SET TASK >>
Reproduce exactly, with no other output, every line of the data below from the line containing "obj.parent = None" to the end, inclusive.

--- BEGIN ---

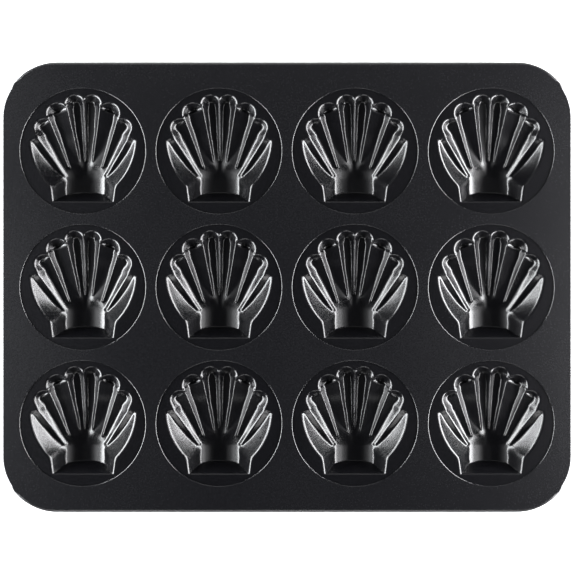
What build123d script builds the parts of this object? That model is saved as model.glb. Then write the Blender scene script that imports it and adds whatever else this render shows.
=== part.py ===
from build123d import *
import os
from math import sin, cos, tan, radians, hypot, sqrt

os.makedirs("parts", exist_ok=True)

# ---------------------------------------------------------------- dimensions
# All lengths in millimetres. X runs along the long side, Y towards the
# finger tips of the shells, Z up. The origin is at the centre of the
# footprint, on the surface that the twelve cups stand on.
PAN_L = 355.0            # long side over the rolled rim
PAN_W = 279.4            # short side over the rolled rim
PAN_CORNER_R = 35.0      # outer corner radius in plan
SHEET = 0.6              # steel sheet of the tray and of the cups

COLS, ROWS = 4, 3
PITCH = 84.4             # cup pitch, both ways

RING_R = 38.85           # radius of the punched holes in the tray
RING_EDGE_R = 0.35       # rounded upper edge of each hole
FLANGE_R = 41.2          # radius of each cup's flange, under the tray

CURL_R = 2.0             # outer radius of the rolled rim
CURL_SWEEP = 290.0       # how far the sheet goes round the wire, degrees
WIRE_R = 1.35            # rim wire, 0.05 clear of the roll all round

CUP_DEPTH = 15.0         # floor of a shell below its flange

Z_TOP = SHEET + CUP_DEPTH + SHEET    # upper face of the tray
Z_LAND = Z_TOP - SHEET               # upper face of a cup's flange
Z_UNDER = Z_LAND - SHEET             # lower face of a cup's flange

# Straight heel wall of a shell: its upper edge, and how far it leans in.
HEEL_Y = -31.4
HEEL_RUN = 7.0

# Flutes of the left half of a shell, in the cup's own plan: x, y, depth and
# floor radius at the finger tip, then the same at the palm end.
FLUTE_DRAFT = 25.0
FLUTES = [
    (-5.3, 29.3, 5.5, 4.9, -2.2, -10.5, 14.85, 4.7),
    (-16.2, 23.7, 5.6, 5.5, -5.7, -12.0, 14.65, 4.7),
    (-24.6, 14.3, 5.5, 4.7, -9.2, -16.5, 13.8, 4.3),
]

# Side flute: a conical outer wall, met by a steep inner flank.
SIDE_X, SIDE_Y, SIDE_R = 8.4, 8.0, 41.0     # axis and radius at the flange
SIDE_SLOPE = 53.0
CREST_A = (-28.5, 7.5, 0.0)                 # crest of the outermost ridge
CREST_B = (-13.4, -14.7, 8.6)
CREST_SLOPE = 66.0
SIDE_TIP = (-30.0, 8.1)                     # rounded off end of the flute
SIDE_TIP_TURN = 16.7
SIDE_TIP_SLOPE = 60.0

# Palm: a smooth trough with a dished end and two plane side walls.
PALM_Y = -14.5
TROUGH_R = 17.9
TROUGH_SINK = 0.25                          # flat worked into its bottom
CREASE_X, CREASE_DEPTH = 12.15, 10.5
WRIST_X = 19.8


# ------------------------------------------------------------------- cavity
def section_points(depth, r, grow, top):
    zc = Z_LAND - depth + r
    rr = r + grow
    d = radians(FLUTE_DRAFT)
    x, z = rr * cos(d), zc - rr * sin(d)
    return x, z, x + (top - z) * tan(d), zc - rr


def flute(x1, y1, d1, r1, x2, y2, d2, r2, grow, top):
    """A straight drafted channel, and the rounded end at its finger tip."""
    length = hypot(x2 - x1, y2 - y1)
    ux, uy = (x2 - x1) / length, (y2 - y1) / length
    ends = [(x1, y1, d1, r1), (x2, y2, d2, r2)]
    with BuildPart() as channel:
        for x, y, d, r in ends:
            plane = Plane(origin=(x, y, 0), x_dir=(-uy, ux, 0), z_dir=(ux, uy, 0))
            px, pz, tx, zb = section_points(d, r, grow, top)
            with BuildSketch(plane):
                with BuildLine():
                    Line((-tx, top), (-px, pz))
                    ThreePointArc((-px, pz), (0, zb), (px, pz))
                    Line((px, pz), (tx, top))
                    Line((tx, top), (-tx, top))
                make_face()
        loft(ruled=True)
    px, pz, tx, zb = section_points(d1, r1, grow, top)
    zc = Z_LAND - d1 + r1
    rr = r1 + grow
    mid = radians(-90 + 0.5 * (90 - FLUTE_DRAFT))
    with BuildPart() as nose:
        with BuildSketch(Plane(origin=(x1, y1, 0), x_dir=(1, 0, 0), z_dir=(0, -1, 0))):
            with BuildLine():
                Line((0, top), (0, zb))
                ThreePointArc((0, zb), (rr * cos(mid), zc + rr * sin(mid)), (px, pz))
                Line((px, pz), (tx, top))
                Line((tx, top), (0, top))
            make_face()
        revolve(axis=Axis((x1, y1, 0), (0, 0, 1)), revolution_arc=360)
    return [channel.part, nose.part]


def cut_plane(x, y, depth, out_dir, slope, grow):
    """Plane through a point, rising towards out_dir at the given slope.

    Its normal points up and inwards, to the side that is kept."""
    ox, oy = out_dir
    s, c = sin(radians(slope)), cos(radians(slope))
    n = Vector(-ox * s, -oy * s, c)
    p = Vector(x, y, Z_LAND - depth) - n * grow
    return Plane(origin=p, z_dir=n)


def side_flute(grow, top):
    """Outermost flute of the left half: cone wall, steep flank, flat floor."""
    floor = Z_LAND - CREASE_DEPTH - 0.2 - grow
    run = 1 / tan(radians(SIDE_SLOPE))
    r_land = SIDE_R + grow / sin(radians(SIDE_SLOPE))
    r_top = r_land + (top - Z_LAND) * run
    r_floor = r_land - (Z_LAND - floor) * run
    ax, ay, ad = CREST_A
    bx, by, bd = CREST_B
    length = hypot(bx - ax, by - ay)
    ux, uy = (bx - ax) / length, (by - ay) / length
    fall = (bd - ad) / length
    lean = tan(radians(CREST_SLOPE))
    # steep flank: depth grows along the crest, and outwards from it
    n = Vector(-(fall * ux + lean * uy), -(fall * uy - lean * ux), -1).normalized() * -1
    flank = Plane(origin=Vector(ax, ay, Z_LAND - ad) - n * grow, z_dir=n)
    t = radians(SIDE_TIP_TURN)
    tip = cut_plane(SIDE_TIP[0], SIDE_TIP[1], 0.0, (-sin(t), cos(t)), SIDE_TIP_SLOPE, grow)
    with BuildPart() as side:
        with BuildSketch(Plane(origin=(SIDE_X, SIDE_Y, 0), x_dir=(1, 0, 0), z_dir=(0, -1, 0))):
            with BuildLine():
                Polyline((0, top), (0, floor), (r_floor, floor), (r_top, top), close=True)
            make_face()
        revolve(axis=Axis((SIDE_X, SIDE_Y, 0), (0, 0, 1)), revolution_arc=360)
        split(bisect_by=flank, keep=Keep.TOP)
        split(bisect_by=tip, keep=Keep.TOP)
        split(bisect_by=Plane(origin=(0, -27, 0), z_dir=(0, 1, 0)), keep=Keep.TOP)
    return side.part


def palm(grow, top):
    zc = Z_LAND - CUP_DEPTH - TROUGH_SINK + TROUGH_R
    rr = TROUGH_R + grow
    floor = Z_LAND - CUP_DEPTH - grow
    xf = sqrt(rr * rr - (zc - floor) ** 2)
    xk = CREASE_X + grow * CREASE_X / TROUGH_R
    zk = zc - sqrt(rr * rr - xk * xk)
    wall = (WRIST_X - CREASE_X) / CREASE_DEPTH
    xt = WRIST_X + grow * sqrt(1 + wall * wall) + (top - Z_LAND) * wall
    xm = 0.5 * (xf + xk)
    zm = zc - sqrt(rr * rr - xm * xm)
    with BuildPart() as trough:
        with BuildSketch(Plane(origin=(0, PALM_Y, 0), x_dir=(1, 0, 0), z_dir=(0, -1, 0))):
            with BuildLine():
                Line((xf, floor), (-xf, floor))
                ThreePointArc((-xf, floor), (-xm, zm), (-xk, zk))
                Polyline((-xk, zk), (-xt, top), (xt, top), (xk, zk))
                ThreePointArc((xk, zk), (xm, zm), (xf, floor))
            make_face()
        extrude(amount=30)
    with BuildPart() as end:
        with BuildSketch(Plane(origin=(0, PALM_Y, 0), x_dir=(1, 0, 0), z_dir=(0, -1, 0))):
            with BuildLine():
                Polyline((0, top), (0, floor), (xf, floor))
                ThreePointArc((xf, floor), (xm, zm), (xk, zk))
                Polyline((xk, zk), (xk, top), (0, top))
            make_face()
        revolve(axis=Axis((0, PALM_Y, 0), (0, 0, 1)), revolution_arc=360)
    return [trough.part, end.part]


def shell_body(grow, top):
    """Solid of one shell, grown by `grow` on its walls and floor."""
    pieces = []
    for f in FLUTES:
        pieces += flute(*f, grow, top)
    side = side_flute(grow, top)
    with BuildPart() as left:
        for p in pieces:
            add(p)
        add(side)
        split(bisect_by=Plane.YZ, keep=Keep.BOTTOM)
    right = left.part.mirror(Plane.YZ)
    n = hypot(HEEL_RUN, CUP_DEPTH)
    normal = Vector(0, CUP_DEPTH / n, HEEL_RUN / n)
    heel = Plane(origin=Vector(0, HEEL_Y, Z_LAND) - normal * grow, z_dir=normal)
    middle = palm(grow, top)
    with BuildPart() as body:
        add(left.part)
        add(right)
        for p in middle:
            add(p)
        split(bisect_by=heel, keep=Keep.TOP)
    return body.part


cavity = shell_body(0.0, Z_LAND + 0.4)
outside = shell_body(SHEET, Z_LAND - 0.3)

# One pressed cup: a round flange with the shell hanging from it.
with BuildPart() as pressed_cup:
    with BuildSketch(Plane.XY.offset(Z_UNDER)):
        Circle(FLANGE_R)
    extrude(amount=SHEET)
    add(outside)
    add(cavity, mode=Mode.SUBTRACT)

# --------------------------------------------------------------------- tray
RIM_X = PAN_L / 2 - CURL_R           # centre line of the rolled rim
RIM_Y = PAN_W / 2 - CURL_R
RIM_R = PAN_CORNER_R - CURL_R
RIM_Z = Z_TOP - CURL_R


def rim_path(z):
    """Closed rounded rectangle that starts in the middle of the right side."""
    a, b, r = RIM_X, RIM_Y, RIM_R
    k = r * (1 - sqrt(0.5))
    with BuildLine() as path:
        Line((a, 0, z), (a, b - r, z))
        ThreePointArc((a, b - r, z), (a - k, b - k, z), (a - r, b, z))
        Line((a - r, b, z), (r - a, b, z))
        ThreePointArc((r - a, b, z), (k - a, b - k, z), (-a, b - r, z))
        Line((-a, b - r, z), (-a, r - b, z))
        ThreePointArc((-a, r - b, z), (k - a, k - b, z), (r - a, -b, z))
        Line((r - a, -b, z), (a - r, -b, z))
        ThreePointArc((a - r, -b, z), (a - k, k - b, z), (a, r - b, z))
        Line((a, r - b, z), (a, 0, z))
    return path.wire()


curl_path = rim_path(RIM_Z)

with BuildPart() as tray:
    with BuildSketch(Plane(origin=(RIM_X, 0, RIM_Z), x_dir=(1, 0, 0), z_dir=(0, -1, 0))):
        with BuildLine():
            outer = CenterArc((0, 0), CURL_R, 90, -CURL_SWEEP)
            inner = CenterArc((0, 0), CURL_R - SHEET, 90, -CURL_SWEEP)
            Line(outer @ 0, inner @ 0)
            Line(outer @ 1, inner @ 1)
        make_face()
    sweep(path=curl_path)
    with BuildSketch(Plane.XY.offset(Z_TOP - SHEET)):
        RectangleRounded(2 * RIM_X, 2 * RIM_Y, RIM_R)
    extrude(amount=SHEET)
    with BuildSketch(Plane.XY.offset(Z_TOP)):
        with GridLocations(PITCH, PITCH, COLS, ROWS):
            Circle(RING_R)
    extrude(amount=-SHEET, mode=Mode.SUBTRACT)
    hole_edges = tray.edges().filter_by(GeomType.CIRCLE).filter_by(
        lambda e: abs(e.radius - RING_R) < 0.01 and abs(e.center().Z - Z_TOP) < 0.01)
    fillet(hole_edges, radius=RING_EDGE_R)
tray.part.label = "tray"
export_step(tray.part, "parts/tray.step")

# Closed steel wire inside the rolled rim.
with BuildPart() as rim_wire:
    with BuildSketch(Plane(origin=(RIM_X, 0, RIM_Z), x_dir=(1, 0, 0), z_dir=(0, -1, 0))):
        Circle(WIRE_R)
    sweep(path=curl_path)
rim_wire.part.label = "rim_wire"
export_step(rim_wire.part, "parts/rim_wire.step")

# --------------------------------------------------------------------- cups
# Rows count from the far side, columns from the left.
for row in range(ROWS):
    for col in range(COLS):
        x = (col - (COLS - 1) / 2) * PITCH
        y = ((ROWS - 1) / 2 - row) * PITCH
        name = f"shell_cup_r{row + 1}c{col + 1}"
        with BuildPart() as shell_cup:
            with Locations((x, y, 0)):
                add(pressed_cup.part)
        shell_cup.part.label = name
        export_step(shell_cup.part, f"parts/{name}.step")
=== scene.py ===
import math

import bpy
import numpy as np
from mathutils import Matrix, Vector
from mathutils.geometry import delaunay_2d_cdt


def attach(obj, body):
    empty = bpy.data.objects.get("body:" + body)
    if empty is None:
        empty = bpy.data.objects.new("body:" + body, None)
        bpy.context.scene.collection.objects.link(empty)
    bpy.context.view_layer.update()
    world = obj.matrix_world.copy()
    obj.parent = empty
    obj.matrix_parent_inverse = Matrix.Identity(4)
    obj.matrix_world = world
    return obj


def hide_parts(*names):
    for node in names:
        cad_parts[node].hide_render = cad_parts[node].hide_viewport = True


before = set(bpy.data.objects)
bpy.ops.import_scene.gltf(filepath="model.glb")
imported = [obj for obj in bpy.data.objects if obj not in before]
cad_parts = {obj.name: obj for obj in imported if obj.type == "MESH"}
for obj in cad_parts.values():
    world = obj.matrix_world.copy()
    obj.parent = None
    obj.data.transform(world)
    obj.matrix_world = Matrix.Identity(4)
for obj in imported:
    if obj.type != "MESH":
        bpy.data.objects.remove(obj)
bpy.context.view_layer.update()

# ---------------------------------------------------------------- dimensions
# Millimetres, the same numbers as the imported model. Meshes are made in
# millimetres and scaled to metres at the very end.
PAN_L, PAN_W, PAN_CORNER_R = 355.0, 279.4, 35.0
SHEET = 0.6
COLS, ROWS, PITCH = 4, 3, 84.4
RING_R, RING_EDGE_R, FLANGE_R = 38.85, 0.5, 41.2
CURL_R, CURL_SWEEP = 2.0, 290.0
ROLL_FLAT, ROLL_FLAT_AT, ROLL_FLAT_HALF = 0.18, math.radians(35.0), math.radians(33.0)
DEPTH = 15.0
Z_TOP = 2 * SHEET + DEPTH
Z_LAND = Z_TOP - SHEET
HEEL_Y = -31.4
MM = 0.001

# ------------------------------------------------- shape of one pressed shell
# The shape is worked out in a frame that is stretched downwards, FLOOR deep,
# and is then pressed back to the real depth.
FLOOR = 19.5
# Left half of the shell in its own plan. Each finger: the centre of its round
# tip, the point on its axis where it runs out on the palm, tip radius at the
# land, slopes of its wall on the outer and on the inner side.
FINGERS = [
    ((-5.3, 29.3), (-2.2, -10.5), 5.65, 57.0, 60.0),
    ((-16.2, 23.7), (-5.7, -12.0), 6.3, 57.0, 60.0),
    ((-24.45, 14.6), (-9.2, -16.5), 5.5, 52.5, 60.0),
]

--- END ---

THE REPLY >>
    obj.parent = None
    obj.data.transform(world)
    obj.matrix_world = Matrix.Identity(4)
for obj in imported:
    if obj.type != "MESH":
        bpy.data.objects.remove(obj)
bpy.context.view_layer.update()

# ---------------------------------------------------------------- dimensions
# Millimetres, the same numbers as the imported model. Meshes are made in
# millimetres and scaled to metres at the very end.
PAN_L, PAN_W, PAN_CORNER_R = 355.0, 279.4, 35.0
SHEET = 0.6
COLS, ROWS, PITCH = 4, 3, 84.4
RING_R, RING_EDGE_R, FLANGE_R = 38.85, 0.5, 41.2
CURL_R, CURL_SWEEP = 2.0, 290.0
ROLL_FLAT, ROLL_FLAT_AT, ROLL_FLAT_HALF = 0.18, math.radians(35.0), math.radians(33.0)
DEPTH = 15.0
Z_TOP = 2 * SHEET + DEPTH
Z_LAND = Z_TOP - SHEET
HEEL_Y = -31.4
MM = 0.001

# ------------------------------------------------- shape of one pressed shell
# The shape is worked out in a frame that is stretched downwards, FLOOR deep,
# and is then pressed back to the real depth.
FLOOR = 19.5
# Left half of the shell in its own plan. Each finger: the centre of its round
# tip, the point on its axis where it runs out on the palm, tip radius at the
# land, slopes of its wall on the outer and on the inner side.
FINGERS = [
    ((-5.3, 29.3), (-2.2, -10.5), 5.65, 57.0, 60.0),
    ((-16.2, 23.7), (-5.7, -12.0), 6.3, 57.0, 60.0),
    ((-24.45, 14.6), (-9.2, -16.5), 5.5, 52.5, 60.0),
]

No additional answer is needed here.